Right now, all of the main characters on the show more or less have perfect bodies. Fish Mooney is thin and beautiful, as are Barbara and Cat. Gordon is young and fit, and Harvey’s a very physically capable person. And the only two overweight characters that we really get to see are the mayor—who’s corrupt and entirely unlikable—and the slightly better developed Butch, Fish Mooney’s henchman. So we are left with no sympathetic characters who are overweight. I think I could forgive Penguin’s newer weight if the show went into his eating habits more. At the end of the pilot, Gotham implies that Penguin may have a binge-eating problem when dealing with stress. After Penguin loses just about everything—his status with Fish Mooney—and survives an execution, we see him murder a fisherman for a sandwich. So I assume that Gotham would go into that more, focus on Penguin’s eating habits, and maybe have him start to gain some weight as the story progresses—the first season is, after all, about him. And who knows, maybe that will happen in a later season should the show be renewed, because it sure as hell doesn’t look to be happening this season. Though that would sadly still perpetuate the “fat people are fat because they eat a lot” stereotype, I would be significantly less peeved about his weight. At least dedicating some time to this issue would show that the writers might care about having this conversation. However, this could easily lead into another problem—as the show progresses Penguin runs the risk of becoming less sympathetic during his rise to power. Thus, having him gain weight while also potentially losing his likable qualities is a pretty reprehensible idea as well. Unfortunately, other than the pilot, Penguin’s eating habits don’t show up again, and I’m not going to hold my breath that they will.
Fat shaming is a huge issue, and it’s unfortunate that Gotham decided to erase Penguin’s body weight. By making him a well-rounded, sympathetic character, while at the same time erasing his iconic body shape, the Gotham writers have inadvertently propagated the idea that only thin people can be well-rounded or sympathetic. In the comics, and even the Arkham games, Penguin’s weight was often something that we were meant to hate him for. Like, look, he eats a lot and he’s an all-around disgusting human being, so of course he’s fat!
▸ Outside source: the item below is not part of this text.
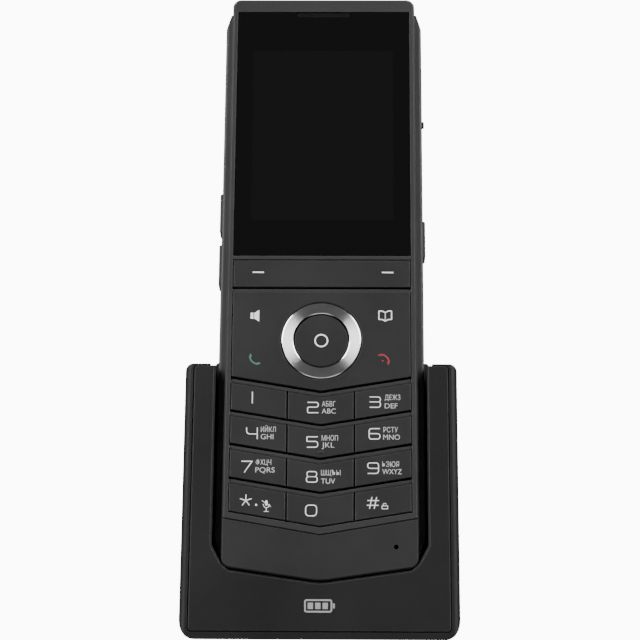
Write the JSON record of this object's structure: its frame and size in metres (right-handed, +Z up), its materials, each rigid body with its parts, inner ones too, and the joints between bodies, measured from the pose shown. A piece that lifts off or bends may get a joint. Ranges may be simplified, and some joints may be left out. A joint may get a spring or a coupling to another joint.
{
  "type": "cordless phone with charging base",
  "caption": "Slim bar-shaped cordless handset with a colour screen, number pad and metal navigation ring, standing in a leaning charging cradle.",
  "frame": {"origin": "on the ground, at the middle of the overall width and depth of the phone standing in its cradle", "axes": "+X to the right of a person facing the keys, +Y away from that person, +Z up"},
  "size_m": [0.0682, 0.0939, 0.1518],
  "materials": {
    "housing_plastic": "fine matte texture, dark grey",
    "band_plastic": "satin dark grey",
    "key_plastic": "fine matte, printed legends",
    "chin_plastic": "fine matte texture",
    "ring_metal": "circular brushed, bright chamfers",
    "screen_glass": "polished cover glass with black print",
    "display_panel": "dark display, switched off",
    "dark_rubber": "soft matte rubber",
    "base_plastic": "fine spark-eroded texture",
    "liner_plastic": "smooth black",
    "board_green": "solder mask",
    "gold_contact": "gold plated",
    "plain_steel": "plated steel",
    "module_black": "moulded component body",
    "battery_wrap": "printed film wrap without lettering"
  },
  "bodies": {
    "base": {"base_shell": "base_plastic", "base_front_panel": "base_plastic", "cradle_liner": "liner_plastic", "bottom_cover": "base_plastic", "base_feet": "dark_rubber", "base_screws": "plain_steel", "ballast_plate": "plain_steel", "base_pcb": "board_green", "power_inlet": "plain_steel", "pin_block": "liner_plastic", "pin_spring_left": "plain_steel", "pin_spring_right": "plain_steel"},
    "charge_pin_left": {"charge_pin_left": "gold_contact"},
    "charge_pin_right": {"charge_pin_right": "gold_contact"},
    "handset": {"front_housing": "housing_plastic", "rear_housing": "housing_plastic", "side_band_left": "band_plastic", "side_band_right": "band_plastic", "screen_lens": "screen_glass", "earpiece_mesh": "plain_steel", "chin_cover": "chin_plastic", "keypad_mat": "dark_rubber", "main_pcb": "board_green", "lcd_module": "display_panel", "display_gasket": "dark_rubber", "earpiece_receiver": "module_black", "microphone": "module_black", "loudspeaker": "module_black", "vibration_motor": "plain_steel", "battery_pack": "battery_wrap", "battery_contacts": "gold_contact", "charge_contacts": "gold_contact", "data_port": "plain_steel", "headset_jack": "module_black", "housing_screws": "plain_steel"},
    "battery_door": {"battery_door": "housing_plastic"},
    "port_cover": {"port_cover": "dark_rubber"},
    "volume_up_key": {"volume_up_key": "key_plastic"},
    "volume_down_key": {"volume_down_key": "key_plastic"},
    "talk_side_key": {"talk_side_key": "key_plastic"},
    "soft_key_bar": {"soft_key_bar": "key_plastic"},
    "plate_spring_ring": {"plate_spring_ring": "plain_steel"},
    "function_key_plate": {"function_key_plate": "key_plastic"},
    "nav_spring_ring": {"nav_spring_ring": "plain_steel"},
    "nav_ring": {"nav_ring": "ring_metal"},
    "ok_key": {"ok_key": "key_plastic"},
    "key_1": {"key_1": "key_plastic"},
    "key_2": {"key_2": "key_plastic"},
    "key_3": {"key_3": "key_plastic"},
    "key_4": {"key_4": "key_plastic"},
    "key_5": {"key_5": "key_plastic"},
    "key_6": {"key_6": "key_plastic"},
    "key_7": {"key_7": "key_plastic"},
    "key_8": {"key_8": "key_plastic"},
    "key_9": {"key_9": "key_plastic"},
    "key_star": {"key_star": "key_plastic"},
    "key_0": {"key_0": "key_plastic"},
    "key_hash": {"key_hash": "key_plastic"}
  },
  "joints": [
    {"name": "handset_lift", "type": "slide", "parent": "base", "child": "handset", "axis": [0, 0.4695, 0.8829], "range_m": [0, 0.09]},
    {"name": "charge_pin_left_press", "type": "slide", "parent": "base", "child": "charge_pin_left", "axis": [0, -0.4695, -0.8829], "range_m": [0, 0.0009], "stiffness_N_per_m": 200, "springref_m": -0.0006, "deforming": ["pin_spring_left"]},
    {"name": "charge_pin_right_press", "type": "slide", "parent": "base", "child": "charge_pin_right", "axis": [0, -0.4695, -0.8829], "range_m": [0, 0.0009], "stiffness_N_per_m": 200, "springref_m": -0.0006, "deforming": ["pin_spring_right"]},
    {"name": "battery_door_off", "type": "slide", "parent": "handset", "child": "battery_door", "axis": [0, 0.8829, -0.4695], "range_m": [0, 0.012]},
    {"name": "port_cover_swing", "type": "hinge", "parent": "handset", "child": "port_cover", "pos_m": [0.0261, 0.03238, 0.13263], "axis": [0, -0.8829, 0.4695], "range_deg": [0, 100]},
    {"name": "volume_up_key_press", "type": "slide", "parent": "handset", "child": "volume_up_key", "axis": [1, 0, 0], "range_m": [0, 0.0003], "stiffness_N_per_m": 400, "springref_m": -0.0002},
    {"name": "volume_down_key_press", "type": "slide", "parent": "handset", "child": "volume_down_key", "axis": [1, 0, 0], "range_m": [0, 0.0003], "stiffness_N_per_m": 400, "springref_m": -0.0002},
    {"name": "talk_side_key_press", "type": "slide", "parent": "handset", "child": "talk_side_key", "axis": [-1, 0, 0], "range_m": [0, 0.0003], "stiffness_N_per_m": 400, "springref_m": -0.0002},
    {"name": "ok_key_press", "type": "slide", "parent": "handset", "child": "ok_key", "axis": [0, 0.8829, -0.4695], "range_m": [0, 0.0004], "stiffness_N_per_m": 400, "springref_m": -0.0002},
    {"name": "key_1_press", "type": "slide", "parent": "handset", "child": "key_1", "axis": [0, 0.8829, -0.4695], "range_m": [0, 0.0004], "stiffness_N_per_m": 400, "springref_m": -0.0002},
    {"name": "key_2_press", "type": "slide", "parent": "handset", "child": "key_2", "axis": [0, 0.8829, -0.4695], "range_m": [0, 0.0004], "stiffness_N_per_m": 400, "springref_m": -0.0002},
    {"name": "key_3_press", "type": "slide", "parent": "handset", "child": "key_3", "axis": [0, 0.8829, -0.4695], "range_m": [0, 0.0004], "stiffness_N_per_m": 400, "springref_m": -0.0002},
    {"name": "key_4_press", "type": "slide", "parent": "handset", "child": "key_4", "axis": [0, 0.8829, -0.4695], "range_m": [0, 0.0004], "stiffness_N_per_m": 400, "springref_m": -0.0002},
    {"name": "key_5_press", "type": "slide", "parent": "handset", "child": "key_5", "axis": [0, 0.8829, -0.4695], "range_m": [0, 0.0004], "stiffness_N_per_m": 400, "springref_m": -0.0002},
    {"name": "key_6_press", "type": "slide", "parent": "handset", "child": "key_6", "axis": [0, 0.8829, -0.4695], "range_m": [0, 0.0004], "stiffness_N_per_m": 400, "springref_m": -0.0002},
    {"name": "key_7_press", "type": "slide", "parent": "handset", "child": "key_7", "axis": [0, 0.8829, -0.4695], "range_m": [0, 0.0004], "stiffness_N_per_m": 400, "springref_m": -0.0002},
    {"name": "key_8_press", "type": "slide", "parent": "handset", "child": "key_8", "axis": [0, 0.8829, -0.4695], "range_m": [0, 0.0004], "stiffness_N_per_m": 400, "springref_m": -0.0002},
    {"name": "key_9_press", "type": "slide", "parent": "handset", "child": "key_9", "axis": [0, 0.8829, -0.4695], "range_m": [0, 0.0004], "stiffness_N_per_m": 400, "springref_m": -0.0002},
    {"name": "key_star_press", "type": "slide", "parent": "handset", "child": "key_star", "axis": [0, 0.8829, -0.4695], "range_m": [0, 0.0004], "stiffness_N_per_m": 400, "springref_m": -0.0002},
    {"name": "key_0_press", "type": "slide", "parent": "handset", "child": "key_0", "axis": [0, 0.8829, -0.4695], "range_m": [0, 0.0004], "stiffness_N_per_m": 400, "springref_m": -0.0002},
    {"name": "key_hash_press", "type": "slide", "parent": "handset", "child": "key_hash", "axis": [0, 0.8829, -0.4695], "range_m": [0, 0.0004], "stiffness_N_per_m": 400, "springref_m": -0.0002},
    {"name": "soft_key_rock", "type": "hinge", "parent": "handset", "child": "soft_key_bar", "pos_m": [0, -0.00078, 0.08304], "axis": [0, 0.4695, 0.8829], "range_deg": [-1.2, 1.2], "stiffness_Nm_per_rad": 0.4},
    {"name": "plate_rock_up_down", "type": "hinge", "parent": "handset", "child": "plate_spring_ring", "pos_m": [0, -0.00813, 0.06837], "axis": [1, 0, 0], "range_deg": [-1.5, 1.5], "stiffness_Nm_per_rad": 0.4},
    {"name": "plate_rock_left_right", "type": "hinge", "parent": "plate_spring_ring", "child": "function_key_plate", "pos_m": [0, -0.00813, 0.06837], "axis": [0, 0.4695, 0.8829], "range_deg": [-1, 1], "stiffness_Nm_per_rad": 0.4},
    {"name": "nav_rock_up_down", "type": "hinge", "parent": "handset", "child": "nav_spring_ring", "pos_m": [0, -0.00906, 0.06705], "axis": [1, 0, 0], "range_deg": [-2.2, 2.2], "stiffness_Nm_per_rad": 0.4},
    {"name": "nav_rock_left_right", "type": "hinge", "parent": "nav_spring_ring", "child": "nav_ring", "pos_m": [0, -0.00906, 0.06705], "axis": [0, 0.4695, 0.8829], "range_deg": [-2.2, 2.2], "stiffness_Nm_per_rad": 0.4}
  ]
}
But in Gotham, he’s significantly more likable and refined, so of course he’s thin! What this tells me is that the show did view his weight in the original source material as an unlikable trait that needed to be removed in order to make Penguin sympathetic. To me, that’s taking the easy way out. What Penguin has been doing in the show has no bearing on his weight—if he were overweight, it wouldn’t change the plot at all—and as Gotham made him sympathetic, it could have easily used him to talk about fat-shaming and some of the problems overweight people have to deal with. If you’re not skinny, people will perceive you as undesirable, lazy, ugly, older than you really are, etc. These are all things that could have both helped and hindered Penguin’s character. People would underestimate him and his willingness to work for what he wants, while also mocking and belittling him for it. Keeping Penguin overweight would only help to define his character.